Eric Dawes - Village People

Last month we were delighted to hear that former Lindfield Primary School teacher Eric Dawes had returned to the village after 68 years. 
     Eric, who has been living in Turners Hill, made the decision to return to the village after losing his wife Carol in May 2014. The couple had been married for 66 years.
     Now settling into his home at Little Compton, co-incidently next door to Littlecote, the private house that Carol left on her wedding morning to marry Eric at All Saints Church, Eric is busy compiling his memoirs. 
     Eric’s story recalls life growing up in the village, and memories of the school he attended as boy, never dreaming that one day he would become a teacher!
     We are delighted that Eric has agreed to share some of his memories with us.

Shops and businesses

My first ‘shop’ memory is of the Pond Shop (now the Barber’s), an old glass-jar sweet shop full of delights! Mr Startup was there and later he went to The Stand Up Inn. There was a little petrol station and garage, a small second-hand furniture shop and then the White Horse Inn and The King Edward Hall. There was a builder’s shop by the Pond at the end of Pond Croft Road where Mr Anscombe had his builder’s yard, and the large barn, which is still there as a private dwelling.
     The main shop of the village was Masters. I recall some very frightening looking Man Traps hanging on the wall where the shop started. First came the Furniture and Funeral Department with double windows, then a driveway for vehicles. The main shop had two departments – Grocery and Haberdashery. The Grocer’s was a wonderful place selling just everything you needed from cheese to wine, paraffin oil to biscuits! Butter was cut from a huge slab and ‘patted’ into a small block, bacon was sliced on a great whirring machine with a deadly looking circular blade and cheese was expertly cut with a wire to your requirement from a huge slab!Dried goods were weighed and deftly contained in

 

a twisted paper cone and biscuits were kept in square tins which were stacked all along the front of the long counters.
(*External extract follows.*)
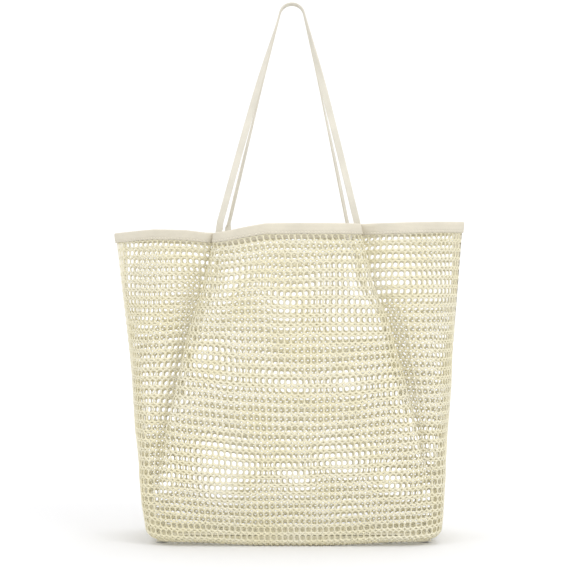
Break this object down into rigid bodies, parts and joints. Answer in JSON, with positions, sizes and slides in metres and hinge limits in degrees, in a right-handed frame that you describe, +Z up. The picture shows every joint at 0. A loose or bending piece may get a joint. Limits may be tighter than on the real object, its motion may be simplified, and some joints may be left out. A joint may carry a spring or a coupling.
{
  "type": "mesh beach tote bag",
  "caption": "Large open-top mesh beach tote with a boxed flat bottom, a folded tape rim and two long thin shoulder straps that fold outward.",
  "frame": {"origin": "on the surface that the bag stands on, under the middle of the mouth", "axes": "+X to the right, -Y out of the front panel, +Z up"},
  "size_m": [0.409, 0.1868, 0.6221],
  "materials": {
    "mesh_net": "matte knitted net",
    "rim_tape": "matte ribbed tape",
    "seam_tape": "matte ribbed tape",
    "strap_tape": "matte ribbed tape",
    "thread": "matte polyester thread"
  },
  "bodies": {
    "bag": {"front_panel": "mesh_net", "back_panel": "mesh_net", "front_rim_binding": "rim_tape", "back_rim_binding": "rim_tape", "left_side_seam_tape": "seam_tape", "right_side_seam_tape": "seam_tape", "bottom_seam_tape": "seam_tape", "left_corner_seam_tape": "seam_tape", "right_corner_seam_tape": "seam_tape", "front_left_handle_end": "strap_tape", "front_right_handle_end": "strap_tape", "back_left_handle_end": "strap_tape", "back_right_handle_end": "strap_tape", "front_rim_stitches": "thread", "back_rim_stitches": "thread", "left_side_stitches": "thread", "right_side_stitches": "thread", "bottom_seam_stitches": "thread", "handle_bar_tacks": "thread"},
    "front_handle": {"front_handle": "strap_tape"},
    "back_handle": {"back_handle": "strap_tape"}
  },
  "joints": [
    {"name": "front_handle_fold", "type": "hinge", "parent": "bag", "child": "front_handle", "pos_m": [0, -0.04588, 0.366], "axis": [1, 0, 0], "range_deg": [0, 105]},
    {"name": "back_handle_fold", "type": "hinge", "parent": "bag", "child": "back_handle", "pos_m": [0, 0.04603, 0.366], "axis": [-1, 0, 0], "range_deg": [0, 105]}
  ]
}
Up the stairs at the back was a great store of soaps, candles, oil and paraffin, giving that area a very distinctive mixture of odours and smells!
     There was a raised office where the cashier sat overlooking the store where you could pay bills – also the end of the line for the amazing overhead pulley system used by the staff. Cash and orders were loaded into a small canister which travelled on an overhead wire to the cashier when the sender pulled a handle. Change was duly zipped back to the counter! This was a great fascination for small children!
     The Haberdashery shop sold all you needed for sewing, mending or garment-making, plus many good clothes. Like all village shops, if they did not have your needs in stock they would get them in for you! The Masters’ family lived in a house on the corner of Denman’s Lane called The Downs. I well remember Mr Jerry Masters, his father Mr Leslie and his grand-father Mr George.